INFORMATION PROVIDED -
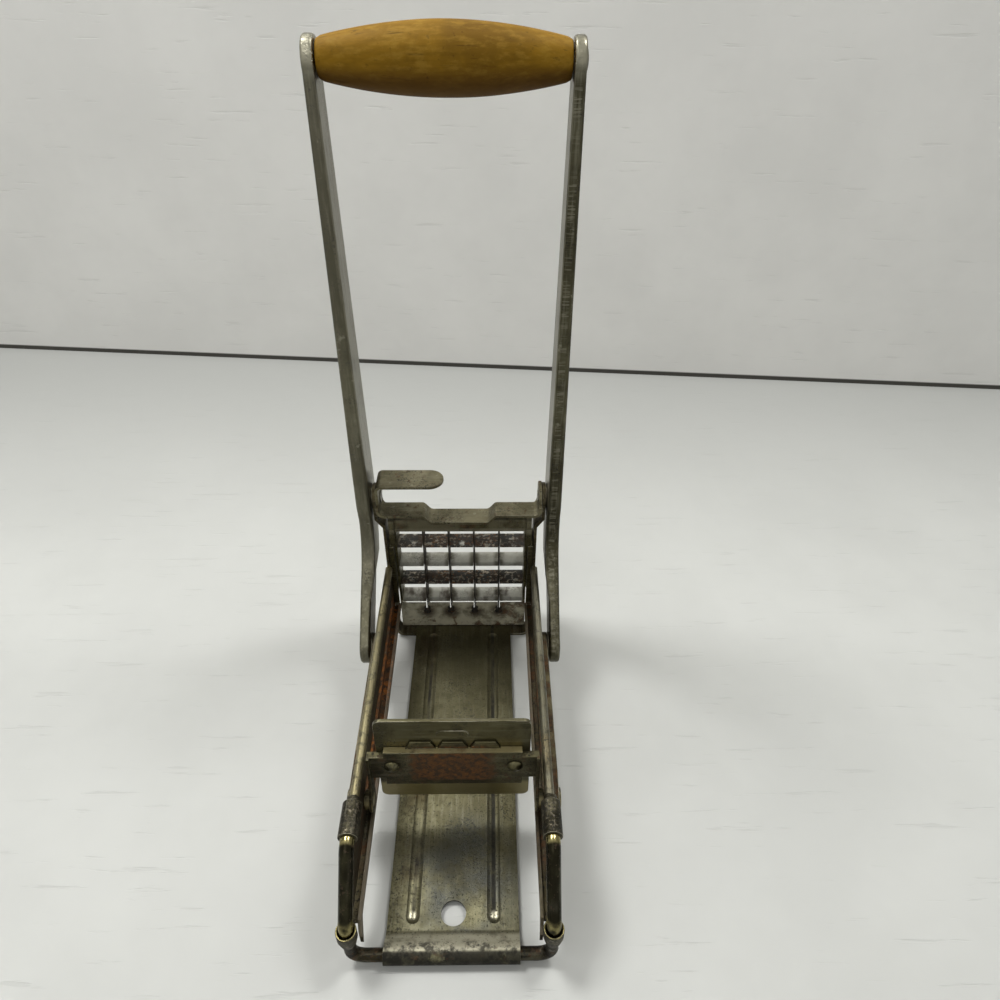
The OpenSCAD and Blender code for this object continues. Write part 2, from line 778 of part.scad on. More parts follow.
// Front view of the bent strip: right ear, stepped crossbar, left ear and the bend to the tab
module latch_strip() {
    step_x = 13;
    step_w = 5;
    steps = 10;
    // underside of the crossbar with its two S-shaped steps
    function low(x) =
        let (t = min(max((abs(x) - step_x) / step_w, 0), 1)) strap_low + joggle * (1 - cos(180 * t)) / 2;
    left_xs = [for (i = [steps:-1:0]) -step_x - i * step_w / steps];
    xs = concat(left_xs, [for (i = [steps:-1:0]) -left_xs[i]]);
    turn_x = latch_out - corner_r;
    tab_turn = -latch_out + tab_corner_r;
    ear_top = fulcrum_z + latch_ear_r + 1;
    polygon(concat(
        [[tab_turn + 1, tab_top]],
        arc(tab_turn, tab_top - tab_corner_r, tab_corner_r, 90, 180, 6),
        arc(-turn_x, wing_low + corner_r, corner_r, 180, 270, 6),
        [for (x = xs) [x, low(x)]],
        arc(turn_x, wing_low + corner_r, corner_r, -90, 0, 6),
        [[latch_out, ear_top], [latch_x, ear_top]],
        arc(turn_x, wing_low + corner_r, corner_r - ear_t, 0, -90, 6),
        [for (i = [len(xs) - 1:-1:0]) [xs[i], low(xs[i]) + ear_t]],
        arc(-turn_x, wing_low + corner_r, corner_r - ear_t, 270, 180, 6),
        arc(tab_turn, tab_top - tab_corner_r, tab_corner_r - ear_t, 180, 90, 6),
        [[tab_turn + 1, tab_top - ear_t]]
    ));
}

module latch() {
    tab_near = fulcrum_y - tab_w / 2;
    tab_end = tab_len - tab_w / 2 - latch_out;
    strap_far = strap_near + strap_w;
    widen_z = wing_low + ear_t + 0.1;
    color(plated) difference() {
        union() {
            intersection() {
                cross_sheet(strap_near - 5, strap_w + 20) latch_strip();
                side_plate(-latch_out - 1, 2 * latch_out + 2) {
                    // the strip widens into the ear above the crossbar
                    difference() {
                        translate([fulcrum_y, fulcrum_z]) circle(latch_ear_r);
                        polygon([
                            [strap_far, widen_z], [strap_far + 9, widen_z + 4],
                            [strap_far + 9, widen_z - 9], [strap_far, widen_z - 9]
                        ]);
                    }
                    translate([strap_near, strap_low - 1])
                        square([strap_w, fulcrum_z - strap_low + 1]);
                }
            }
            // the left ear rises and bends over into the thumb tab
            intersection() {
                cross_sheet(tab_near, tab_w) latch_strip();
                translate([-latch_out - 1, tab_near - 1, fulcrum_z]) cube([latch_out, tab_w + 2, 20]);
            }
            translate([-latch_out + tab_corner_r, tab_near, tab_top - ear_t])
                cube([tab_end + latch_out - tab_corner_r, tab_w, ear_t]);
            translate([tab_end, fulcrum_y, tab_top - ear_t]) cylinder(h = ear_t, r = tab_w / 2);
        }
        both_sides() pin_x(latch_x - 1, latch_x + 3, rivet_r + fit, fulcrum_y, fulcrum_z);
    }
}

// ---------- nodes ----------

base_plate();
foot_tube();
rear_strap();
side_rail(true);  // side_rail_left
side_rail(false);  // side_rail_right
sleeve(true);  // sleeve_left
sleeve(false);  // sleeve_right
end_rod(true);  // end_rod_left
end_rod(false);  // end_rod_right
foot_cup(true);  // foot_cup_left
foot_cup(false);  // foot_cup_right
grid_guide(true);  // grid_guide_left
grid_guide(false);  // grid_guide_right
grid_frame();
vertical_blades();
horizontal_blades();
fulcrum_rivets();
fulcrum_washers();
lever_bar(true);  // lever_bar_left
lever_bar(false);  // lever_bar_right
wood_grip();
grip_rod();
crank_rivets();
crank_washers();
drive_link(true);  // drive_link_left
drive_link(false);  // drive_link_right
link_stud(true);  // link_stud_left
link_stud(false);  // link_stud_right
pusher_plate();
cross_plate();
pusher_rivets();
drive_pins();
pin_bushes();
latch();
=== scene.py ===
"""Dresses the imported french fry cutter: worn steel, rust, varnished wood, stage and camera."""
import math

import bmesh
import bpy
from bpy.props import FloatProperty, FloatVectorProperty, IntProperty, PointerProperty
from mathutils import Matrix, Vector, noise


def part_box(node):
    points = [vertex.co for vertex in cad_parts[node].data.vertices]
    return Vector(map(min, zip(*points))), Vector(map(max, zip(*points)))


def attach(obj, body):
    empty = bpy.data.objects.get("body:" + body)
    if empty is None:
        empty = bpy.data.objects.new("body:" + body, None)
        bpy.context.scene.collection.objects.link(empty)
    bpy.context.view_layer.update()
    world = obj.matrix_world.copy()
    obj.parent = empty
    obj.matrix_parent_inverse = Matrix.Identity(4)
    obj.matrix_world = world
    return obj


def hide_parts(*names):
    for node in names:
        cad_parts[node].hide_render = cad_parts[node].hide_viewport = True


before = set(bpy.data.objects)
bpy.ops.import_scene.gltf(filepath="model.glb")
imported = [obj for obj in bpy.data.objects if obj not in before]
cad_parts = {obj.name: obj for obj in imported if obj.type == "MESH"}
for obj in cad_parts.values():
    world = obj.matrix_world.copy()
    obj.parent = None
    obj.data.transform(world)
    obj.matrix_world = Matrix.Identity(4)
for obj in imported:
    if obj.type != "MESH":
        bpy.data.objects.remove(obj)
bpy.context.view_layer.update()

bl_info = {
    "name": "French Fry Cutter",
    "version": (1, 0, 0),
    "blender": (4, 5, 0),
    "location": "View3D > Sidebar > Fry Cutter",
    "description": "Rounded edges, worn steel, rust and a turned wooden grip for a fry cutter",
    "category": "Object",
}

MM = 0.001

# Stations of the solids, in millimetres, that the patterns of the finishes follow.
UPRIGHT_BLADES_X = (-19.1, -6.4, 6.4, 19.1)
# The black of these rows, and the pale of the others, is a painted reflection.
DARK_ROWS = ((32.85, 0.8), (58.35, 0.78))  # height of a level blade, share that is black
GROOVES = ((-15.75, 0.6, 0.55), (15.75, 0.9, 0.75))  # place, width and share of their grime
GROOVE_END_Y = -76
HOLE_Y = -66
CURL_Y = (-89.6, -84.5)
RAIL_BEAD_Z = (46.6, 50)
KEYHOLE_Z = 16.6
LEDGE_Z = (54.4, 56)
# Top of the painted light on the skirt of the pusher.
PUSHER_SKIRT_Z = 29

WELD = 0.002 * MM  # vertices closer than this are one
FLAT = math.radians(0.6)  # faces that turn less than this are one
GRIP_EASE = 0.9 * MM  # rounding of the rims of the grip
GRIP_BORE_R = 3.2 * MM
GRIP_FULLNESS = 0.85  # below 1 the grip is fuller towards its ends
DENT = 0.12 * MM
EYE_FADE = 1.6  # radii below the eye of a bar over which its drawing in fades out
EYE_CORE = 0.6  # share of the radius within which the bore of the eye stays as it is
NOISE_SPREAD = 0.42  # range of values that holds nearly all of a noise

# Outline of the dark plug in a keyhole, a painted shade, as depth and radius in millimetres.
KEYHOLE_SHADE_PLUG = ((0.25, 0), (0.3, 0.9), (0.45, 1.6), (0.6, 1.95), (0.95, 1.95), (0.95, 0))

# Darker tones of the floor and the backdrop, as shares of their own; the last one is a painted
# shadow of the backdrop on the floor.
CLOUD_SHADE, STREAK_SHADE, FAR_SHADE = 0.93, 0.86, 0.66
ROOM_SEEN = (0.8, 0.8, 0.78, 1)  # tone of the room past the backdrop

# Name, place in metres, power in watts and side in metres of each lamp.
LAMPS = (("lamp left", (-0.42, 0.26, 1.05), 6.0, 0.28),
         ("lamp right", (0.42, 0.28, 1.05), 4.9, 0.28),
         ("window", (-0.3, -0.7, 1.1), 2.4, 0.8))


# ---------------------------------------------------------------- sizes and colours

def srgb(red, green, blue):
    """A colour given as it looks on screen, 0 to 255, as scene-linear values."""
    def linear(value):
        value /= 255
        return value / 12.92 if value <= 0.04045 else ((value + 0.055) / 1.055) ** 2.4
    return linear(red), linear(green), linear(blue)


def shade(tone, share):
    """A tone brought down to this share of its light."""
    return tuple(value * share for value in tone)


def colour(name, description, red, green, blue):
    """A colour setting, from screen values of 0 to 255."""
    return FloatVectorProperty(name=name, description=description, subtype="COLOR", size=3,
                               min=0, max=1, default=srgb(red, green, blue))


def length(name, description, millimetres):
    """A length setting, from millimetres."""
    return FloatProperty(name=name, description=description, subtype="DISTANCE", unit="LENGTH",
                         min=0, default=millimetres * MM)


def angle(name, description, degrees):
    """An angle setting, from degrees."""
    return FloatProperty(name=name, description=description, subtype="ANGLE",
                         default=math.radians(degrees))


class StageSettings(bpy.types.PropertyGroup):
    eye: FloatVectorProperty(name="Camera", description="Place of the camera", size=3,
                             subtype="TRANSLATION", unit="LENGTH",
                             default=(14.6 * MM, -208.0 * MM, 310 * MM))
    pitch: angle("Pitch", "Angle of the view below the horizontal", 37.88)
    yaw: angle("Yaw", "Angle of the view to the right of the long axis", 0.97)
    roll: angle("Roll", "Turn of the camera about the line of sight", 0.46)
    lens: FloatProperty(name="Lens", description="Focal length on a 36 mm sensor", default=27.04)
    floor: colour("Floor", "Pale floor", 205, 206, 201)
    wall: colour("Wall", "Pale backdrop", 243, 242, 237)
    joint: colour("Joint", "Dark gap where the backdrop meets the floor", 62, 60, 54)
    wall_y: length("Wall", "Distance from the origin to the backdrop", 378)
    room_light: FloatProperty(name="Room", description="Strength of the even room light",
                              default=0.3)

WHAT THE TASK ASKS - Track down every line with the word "follow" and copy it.

CORRECT ANSWER -
The OpenSCAD and Blender code for this object continues. Write part 2, from line 778 of part.scad on. More parts follow.
# Stations of the solids, in millimetres, that the patterns of the finishes follow.